古里発信 未来へ、世界へ/1個人1団体に東奥賞

釆田社長(左)から東奥賞を贈られる、柾谷伸夫さん(右)と弘前フィルムコミッション実行委員会の白戸大吾委員長=2日、青森市のホテル青森
関係者ら(後列)と受賞を喜ぶ、柾谷伸夫さん(右)と弘前FC実行委員会の白戸大吾委員長=2日、青森市のホテル青森

 東奥日報社は2日、文化、芸術、産業など各分野で活躍し、青森県の発展に貢献した個人や団体に贈る「第76回東奥賞」の贈呈式を青森市のホテル青森で開いた。本年度は、長年にわたり南部弁の保存継承、地域文化の発展に貢献してきた八戸市の柾谷伸夫さん(75)と、弘前市を舞台とした映画やテレビ番組の誘致、撮影支援に尽力してきた弘前フィルムコミッション実行委員会(同市、白戸大吾委員長)の1個人1団体に贈った。

 柾谷さんは、県南地方に伝わる昔話「南部昔コ語り」の指導、南部弁講座の開催、南部昔コ集や会話集の刊行、南部弁サミットの企画などに取り組んできた。子どもたちや若者への方言継承にも力を注ぎ、八戸学院大学では客員教授として八戸の歴史や文化、伝統芸能の講義を受け持つ。八戸市公民館長、演劇集団ごめ企画代表、八戸童話会会長、鮫神楽保存会会長なども務め、多方面から地域の魅力を後世に伝える活動を続けている。

 弘前フィルムコミッション実行委員会は、弘前市で行われる映画やテレビ番組の撮影を受け入れ、撮影場所の選定や使用交渉、スタッフの宿泊手配、機材の調達などを通じて制作に協力してきた。県内のフィルムコミッション(FC)の先駆けとして2003年の設立以来、携わった作品は20年間で260件を超える。作品を通じた弘前市、青森県の知名度やイメージ向上に加え、撮影グループの滞在などによる経済効果獲得にも貢献した。

 贈呈式では東奥日報社の釆田正之社長が受賞者に賞状とメダルを贈り、「それぞれの分野でたゆまぬ努力を積み重ね、著しい成果を上げてきた皆さまの、さらなる活躍を願う」とあいさつした。

 贈呈式に出席した宮下宗一郎知事は「皆さまの熱意と功績は、青森県民の誇りであり、その活躍は青森県の教育、文化、観光の振興に大きな力を与えている」と受賞者をたたえた。演劇集団ごめ企画団員の柏木七穂さんがお祝いの言葉を述べ、桜田宏弘前市長がビデオメッセージを寄せた。

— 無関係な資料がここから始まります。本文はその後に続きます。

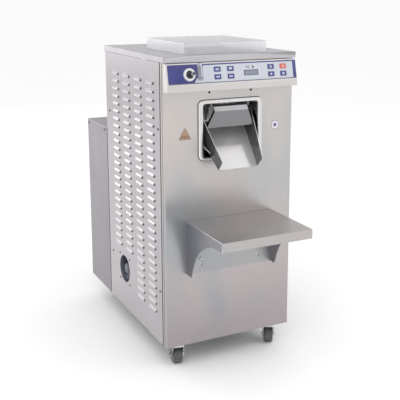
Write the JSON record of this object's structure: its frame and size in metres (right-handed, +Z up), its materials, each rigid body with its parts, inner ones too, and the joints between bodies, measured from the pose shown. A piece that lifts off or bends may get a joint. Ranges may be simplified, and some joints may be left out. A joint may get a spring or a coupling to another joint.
{
  "type": "batch freezer",
  "caption": "Floor-standing stainless batch freezer with console, lidded mix tank, front discharge chute, hang-on shelf, louvred sides, rear condenser housing and castors.",
  "frame": {"origin": "on the floor, under the middle of the machine's whole footprint", "axes": "+X to the right seen from the front, +Y to the rear, +Z up"},
  "size_m": [0.613, 1.324, 1.394],
  "materials": {
    "panel_steel": "fine brushed stainless sheet, satin",
    "bright_steel": "polished stainless, food contact",
    "structure_steel": "zinc-grey structural steel",
    "chrome": "chrome plate",
    "zinc": "bright zinc plate",
    "membrane": "printed polyester membrane, satin",
    "key_blue": "embossed membrane key, satin",
    "key_red": "embossed membrane key, satin",
    "display": "display window behind clear film",
    "clear_plastic": "clear polycarbonate",
    "dark_plastic": "moulded, fine texture",
    "wheel_rubber": "grey solid rubber tyre",
    "belt_rubber": "matt rubber",
    "white_plastic": "acetal, smooth",
    "foam": "closed-cell foam jacket",
    "cast": "painted casting",
    "aluminium": "natural, fins and castings",
    "black_paint": "semi-gloss black enamel"
  },
  "bodies": {
    "cabinet": {"front_panel": "panel_steel", "left_side_panel": "panel_steel", "right_side_panel": "panel_steel", "rear_panel": "panel_steel", "top_cover": "panel_steel", "rear_housing": "panel_steel", "rear_grille": "panel_steel", "console_housing": "panel_steel", "opening_bezel": "panel_steel", "recess_liner": "bright_steel", "upper_tank": "bright_steel", "tank_grid": "bright_steel", "cylinder_front": "bright_steel", "freezing_cylinder": "bright_steel", "transfer_valve": "bright_steel", "base_tray": "structure_steel", "frame": "structure_steel", "fasteners": "zinc", "castor_plates": "zinc", "valve_escutcheon": "chrome", "lid_hinge": "chrome", "keypad_membrane": "membrane", "display_window": "display", "cable_gland": "dark_plastic", "level_probe": "dark_plastic", "side_fan_frame": "dark_plastic", "drive_belt": "belt_rubber", "condenser": "aluminium", "drive_motor": "aluminium", "compressor": "black_paint", "fan_shroud": "black_paint"},
    "lever": {"valve_lever": "chrome"},
    "lid": {"tank_lid": "clear_plastic"},
    "agitator": {"tank_agitator": "bright_steel"},
    "gate": {"discharge_gate": "white_plastic"},
    "hood": {"discharge_hood": "bright_steel"},
    "chute": {"chute": "bright_steel"},
    "beater": {"beater": "white_plastic", "driven_pulley": "cast"},
    "motor_rotor": {"motor_pulley": "cast"},
    "condenser_fan": {"condenser_fan": "dark_plastic"},
    "side_fan": {"side_fan_rotor": "dark_plastic"},
    "shelf": {"shelf_tray": "panel_steel", "shelf_bracket": "panel_steel"},
    "key_1": {"key_1": "key_blue"},
    "key_2": {"key_2": "key_blue"},
    "key_3": {"key_3": "key_blue"},
    "key_4": {"key_4": "key_red"},
    "key_5": {"key_5": "key_blue"},
    "key_6": {"key_6": "key_blue"},
    "key_7": {"key_7": "key_blue"},
    "key_8": {"key_8": "key_blue"},
    "castor_1": {"castor_fork_1": "zinc"},
    "wheel_1": {"castor_wheel_1": "wheel_rubber"},
    "castor_2": {"castor_fork_2": "zinc"},
    "wheel_2": {"castor_wheel_2": "wheel_rubber"},
    "castor_3": {"castor_fork_3": "zinc"},
    "wheel_3": {"castor_wheel_3": "wheel_rubber"},
    "castor_4": {"castor_fork_4": "zinc"},
    "wheel_4": {"castor_wheel_4": "wheel_rubber"}
  },
  "joints": [
    {"name": "lever_turn", "type": "hinge", "parent": "cabinet", "child": "lever", "pos_m": [-0.2007, -0.36795, 1.27198], "axis": [0, -0.9765, 0.2157], "range_deg": [0, 90]},
    {"name": "lid_hinge", "type": "hinge", "parent": "cabinet", "child": "lid", "pos_m": [0, 0.112, 1.356], "axis": [-1, 0, 0], "range_deg": [0, 95]},
    {"name": "agitator_spin", "type": "hinge", "parent": "cabinet", "child": "agitator", "pos_m": [0.095, -0.038, 1.28], "axis": [0, 0, 1], "continuous": true},
    {"name": "gate_slide", "type": "slide", "parent": "cabinet", "child": "gate", "axis": [0, 0, 1], "range_m": [0, 0.033]},
    {"name": "hood_hinge", "type": "hinge", "parent": "cabinet", "child": "hood", "pos_m": [0, -0.328, 1.137], "axis": [-1, 0, 0], "range_deg": [0, 40]},
    {"name": "chute_tilt", "type": "hinge", "parent": "cabinet", "child": "chute", "pos_m": [0, -0.24614, 1.0489], "axis": [-1, 0, 0], "range_deg": [0, 20]},
    {"name": "beater_spin", "type": "hinge", "parent": "cabinet", "child": "beater", "pos_m": [0, -0.038, 1.145], "axis": [0, 1, 0], "continuous": true},
    {"name": "motor_spin", "type": "hinge", "parent": "cabinet", "child": "motor_rotor", "pos_m": [0, 0.252, 0.75], "axis": [0, 1, 0], "continuous": true},
    {"name": "condenser_fan_spin", "type": "hinge", "parent": "cabinet", "child": "condenser_fan", "pos_m": [0, 0.528, 0.53], "axis": [0, 1, 0], "continuous": true},
    {"name": "side_fan_spin", "type": "hinge", "parent": "cabinet", "child": "side_fan", "pos_m": [-0.284, 0.153, 0.305], "axis": [1, 0, 0], "continuous": true},
    {"name": "shelf_lift", "type": "slide", "parent": "cabinet", "child": "shelf", "axis": [0, 0, 1], "range_m": [0, 0.02]},
    {"name": "key_1_press", "type": "slide", "parent": "cabinet", "child": "key_1", "axis": [0, 0.9765, -0.2157], "range_m": [0, 0.0008], "stiffness_N_per_m": 900, "springref_m": -0.0005},
    {"name": "key_2_press", "type": "slide", "parent": "cabinet", "child": "key_2", "axis": [0, 0.9765, -0.2157], "range_m": [0, 0.0008], "stiffness_N_per_m": 900, "springref_m": -0.0005},
    {"name": "key_3_press", "type": "slide", "parent": "cabinet", "child": "key_3", "axis": [0, 0.9765, -0.2157], "range_m": [0, 0.0008], "stiffness_N_per_m": 900, "springref_m": -0.0005},
    {"name": "key_4_press", "type": "slide", "parent": "cabinet", "child": "key_4", "axis": [0, 0.9765, -0.2157], "range_m": [0, 0.0008], "stiffness_N_per_m": 900, "springref_m": -0.0005},
    {"name": "key_5_press", "type": "slide", "parent": "cabinet", "child": "key_5", "axis": [0, 0.9765, -0.2157], "range_m": [0, 0.0008], "stiffness_N_per_m": 900, "springref_m": -0.0005},
    {"name": "key_6_press", "type": "slide", "parent": "cabinet", "child": "key_6", "axis": [0, 0.9765, -0.2157], "range_m": [0, 0.0008], "stiffness_N_per_m": 900, "springref_m": -0.0005},
    {"name": "key_7_press", "type": "slide", "parent": "cabinet", "child": "key_7", "axis": [0, 0.9765, -0.2157], "range_m": [0, 0.0008], "stiffness_N_per_m": 900, "springref_m": -0.0005},
    {"name": "key_8_press", "type": "slide", "parent": "cabinet", "child": "key_8", "axis": [0, 0.9765, -0.2157], "range_m": [0, 0.0008], "stiffness_N_per_m": 900, "springref_m": -0.0005},
    {"name": "castor_1_swivel", "type": "hinge", "parent": "cabinet", "child": "castor_1", "pos_m": [-0.228, -0.293, 0.1], "axis": [0, 0, 1], "continuous": true},
    {"name": "wheel_1_roll", "type": "hinge", "parent": "castor_1", "child": "wheel_1", "pos_m": [-0.22218, -0.26561, 0.0375], "axis": [0.9781, -0.2079, 0], "continuous": true},
    {"name": "castor_2_swivel", "type": "hinge", "parent": "cabinet", "child": "castor_2", "pos_m": [0.228, -0.293, 0.1], "axis": [0, 0, 1], "continuous": true},
    {"name": "wheel_2_roll", "type": "hinge", "parent": "castor_2", "child": "wheel_2", "pos_m": [0.24114, -0.26828, 0.0375], "axis": [0.8829, -0.4695, 0], "continuous": true},
    {"name": "castor_3_swivel", "type": "hinge", "parent": "cabinet", "child": "castor_3", "pos_m": [-0.185, 0.542, 0.1], "axis": [0, 0, 1], "continuous": true},
    {"name": "wheel_3_roll", "type": "hinge", "parent": "castor_3", "child": "wheel_3", "pos_m": [-0.18793, 0.56985, 0.0375], "axis": [0.9945, 0.1045, 0], "continuous": true},
    {"name": "castor_4_swivel", "type": "hinge", "parent": "cabinet", "child": "castor_4", "pos_m": [0.185, 0.542, 0.1], "axis": [0, 0, 1], "continuous": true},
    {"name": "wheel_4_roll", "type": "hinge", "parent": "castor_4", "child": "wheel_4", "pos_m": [0.18744, 0.56989, 0.0375], "axis": [0.9962, -0.0872, 0], "continuous": true}
  ],
  "couplings": [
    {"joint": "motor_spin", "follows": "beater_spin", "ratio": 2.5}
  ]
}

 東奥賞は1948(昭和23)年、東奥日報創刊60周年と紙齢2万号を記念して東奥日報社が制定した県民顕彰。今回を含め171個人・93団体に東奥賞、9人に特別賞、7人に特別顕彰、2人に特別栄誉賞、1人に特別大賞を贈っている。

受賞者の声

南部弁の面白さ伝える/柾谷伸夫さん

 南部弁継承に向けて毎日忙しく走り回っていることを認めてもらえた。大学時代を弘前市で過ごし、津軽弁に比べて南部弁が話されていないことにカルチャーショックを受けた。危機言語である南部弁を子どもたちが使ってくれるような雰囲気をつくっていきたい。自分の古里の言葉をこれからも大事にして、体の動く限り、南部弁の面白さを伝えていきたい。

映像作品制作は祭り/弘前フィルムコミッション実行委員会・白戸大吾委員長

 約20年の活動が評価されて大変うれしい。映画やテレビドラマなどの大規模な撮影では非常に多くの方々に協力してもらい、その作品が公開・放送されると、撮影に協力してくれた人たちと一緒に盛り上げていくため、映像作品の制作は一つの祭りだと思っている。これからも弘前を舞台にした作品を祭りのように盛り上げていきたい。